> **Instruction**:
Copy every line of the listing exactly.

__________

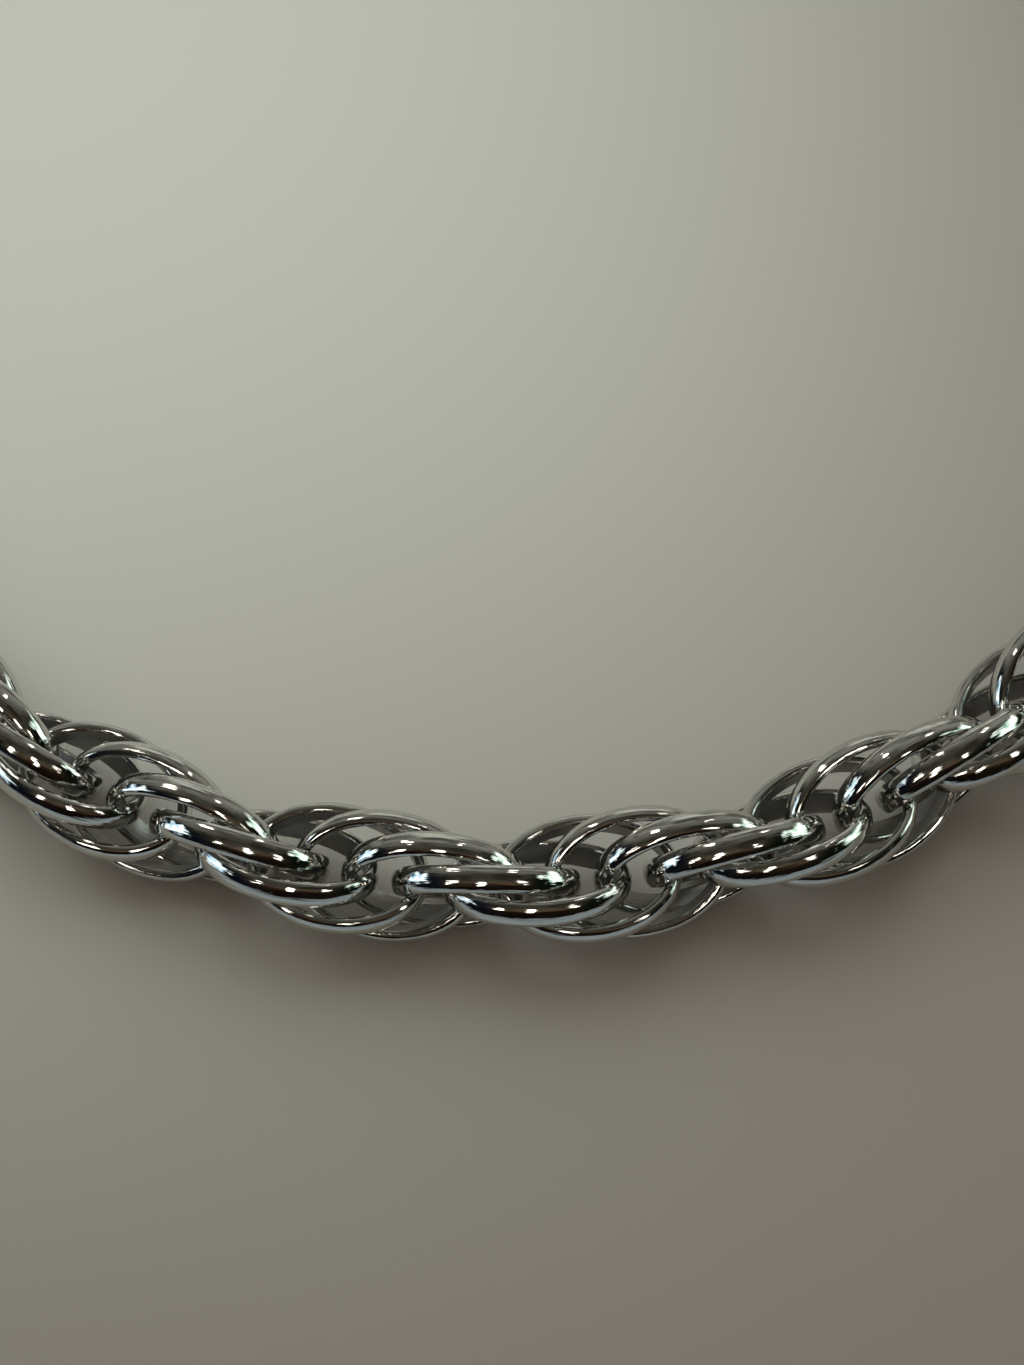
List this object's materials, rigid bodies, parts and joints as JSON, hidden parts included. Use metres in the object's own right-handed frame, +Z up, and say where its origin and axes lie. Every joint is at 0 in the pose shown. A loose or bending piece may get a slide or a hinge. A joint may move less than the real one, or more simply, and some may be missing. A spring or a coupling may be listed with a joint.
{
  "type": "link chain necklace",
  "caption": "Chunky loose rope chain necklace of plain oval links with a D-shaped band, laid as a round loop and closed by a plain oval ring.",
  "frame": {"origin": "on the surface that the necklace lies on, under the middle of its outer box", "axes": "+Z up from that surface, the shortest extent; -Y towards the front of the loop, +X to the right"},
  "size_m": [0.1544, 0.1544, 0.0114],
  "materials": {
    "polished_steel": "mirror polished outside, satin on the flat inside of each link",
    "clasp_steel": "polished"
  },
  "bodies": {
    "root": {"chain_left": "polished_steel", "chain_right": "polished_steel", "clasp": "clasp_steel"}
  },
  "joints": []
}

__________

> **Response**:
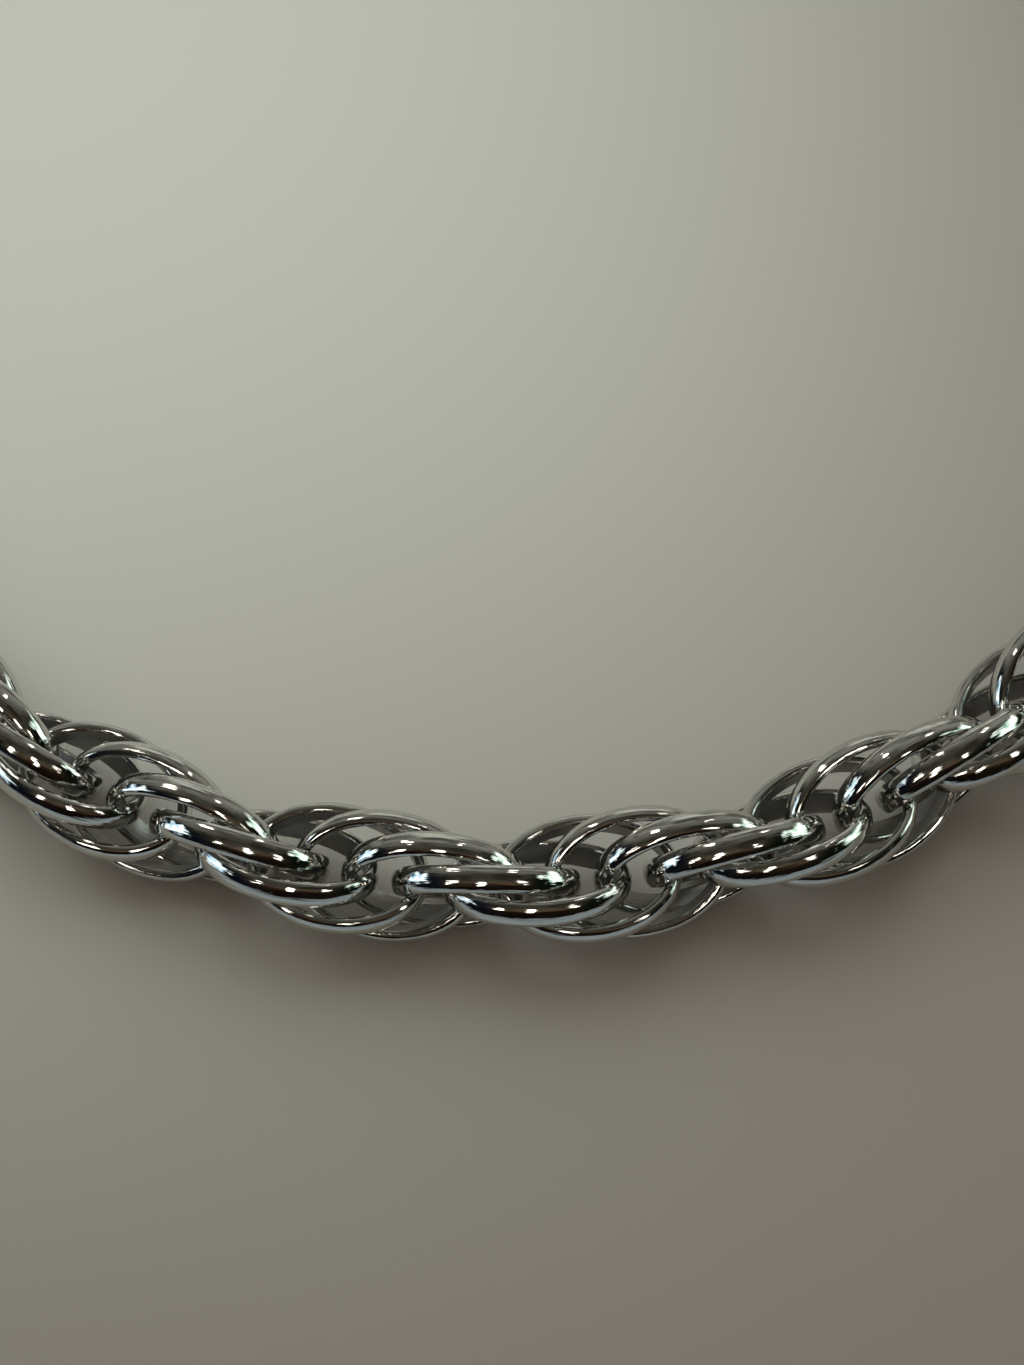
List this object's materials, rigid bodies, parts and joints as JSON, hidden parts included. Use metres in the object's own right-handed frame, +Z up, and say where its origin and axes lie. Every joint is at 0 in the pose shown. A loose or bending piece may get a slide or a hinge. A joint may move less than the real one, or more simply, and some may be missing. A spring or a coupling may be listed with a joint.
{
  "type": "link chain necklace",
  "caption": "Chunky loose rope chain necklace of plain oval links with a D-shaped band, laid as a round loop and closed by a plain oval ring.",
  "frame": {"origin": "on the surface that the necklace lies on, under the middle of its outer box", "axes": "+Z up from that surface, the shortest extent; -Y towards the front of the loop, +X to the right"},
  "size_m": [0.1544, 0.1544, 0.0114],
  "materials": {
    "polished_steel": "mirror polished outside, satin on the flat inside of each link",
    "clasp_steel": "polished"
  },
  "bodies": {
    "root": {"chain_left": "polished_steel", "chain_right": "polished_steel", "clasp": "clasp_steel"}
  },
  "joints": []
}